Viktoria Haake: Das Ende derer „von Everstein“
Als Graf Konrad lobesam
1256 zu Tode kam,
hätte man meinen sollen, dass
er ehrenvoll starb, was
aber so nicht zutraf, denn
er wurde gerichtet. Von wem?
Im Norden herrscht Heinrich – „der Löwe“ genannt
aus dem Geschlecht der Welfen – geachtet, bekannt,
und ihm zu Diensten sind „seine“ Fürsten und Grafen,
die sich stets gern bei ihrem Herrn in Braunschweig trafen.
Nur die „von Everstein“ aus dem Weserlande
intrigierten und knüpften ganz andere Bande.
Die Staufer waren es, die ihnen mehr zusagten,
mächtige Herrscher, die das „Heilige Römische Reich“ vertraten –
dort, so meinte Graf Konrad, lägen Zukunft und Ruhm.
So denkend rechtfertigt er sein frevelndes Tun
und wendet sich ab von seinem Braunschweiger Herrn.

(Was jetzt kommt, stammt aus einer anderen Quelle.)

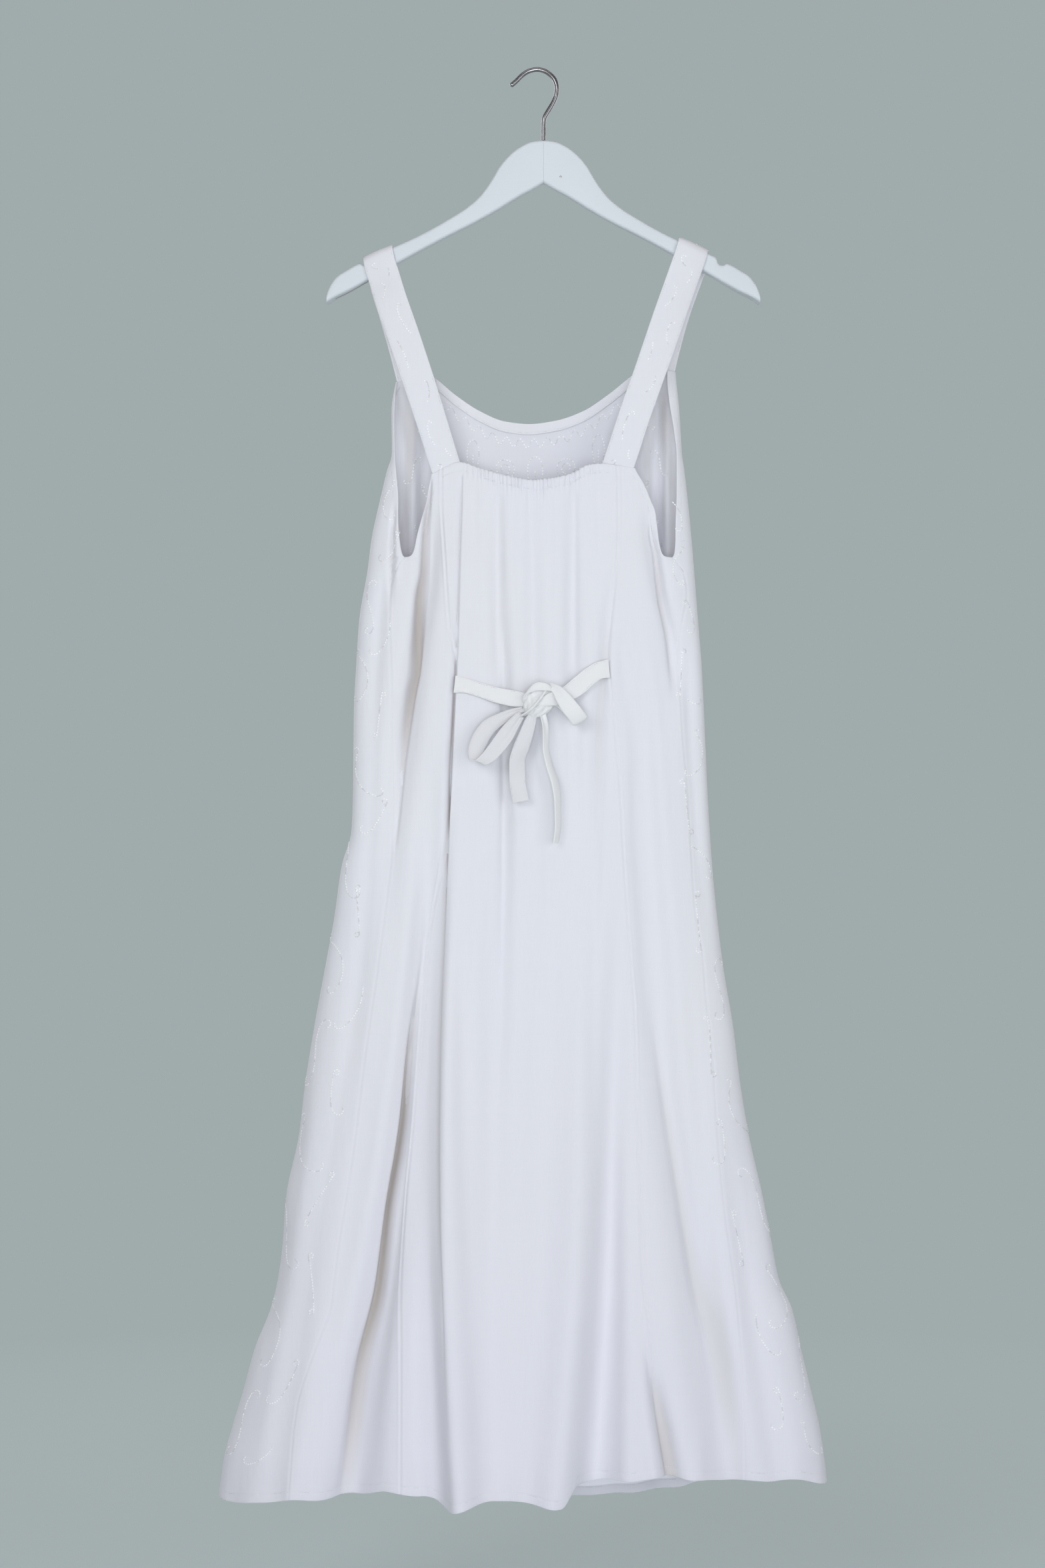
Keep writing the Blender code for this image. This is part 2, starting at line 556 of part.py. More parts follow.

Der aber sieht das gar nicht so gern;
denn die Staufer waren Generationen-lang,
der Erzfeind der Welfen. Und so klang
die Kunde, dass Graf Konrad den Eid,
geschworen auf ihn, Heinrich, seinerzeit,
nun gebrochen aus Habgier und Lust
wie Verrat in der herzöglichen Löwen-Brust.
Ihn, Heinrich den Löwen, so zu erniedern!
Darauf kann er nur eines erwidern.
Man „geleitet“ Graf Konrad von Everstein
Von seiner Burg zwangsweise nach Braunschweig hinein,
um ihn dort sehr deutlich zu (be)-richten,
dass es vorbei sei mit seinen Geschichten.
Heinrich der Löwe entscheidet deutlich und klar,
was gleichzeitig das Ende des Grafen Konrad war,
dass man diesen hängen soll, mit den Füßen nach oben.
So wurd´ Konrad kopfüber nach oben gehoben,
angehängt – und hing noch volle drei Tage am Leben,
bis er seine Seele an Gott hat zurückgegeben.
Ein schlimmer Tod für ein schlimmes Vergehen;
Doch wir sollten – meine ich – beide verstehen.
Das Geschlecht derer von Everstein wurd´ nach und nach ausgemerzt.
1453 der Letzte. Sie hatten mit dem Eide gescherzt.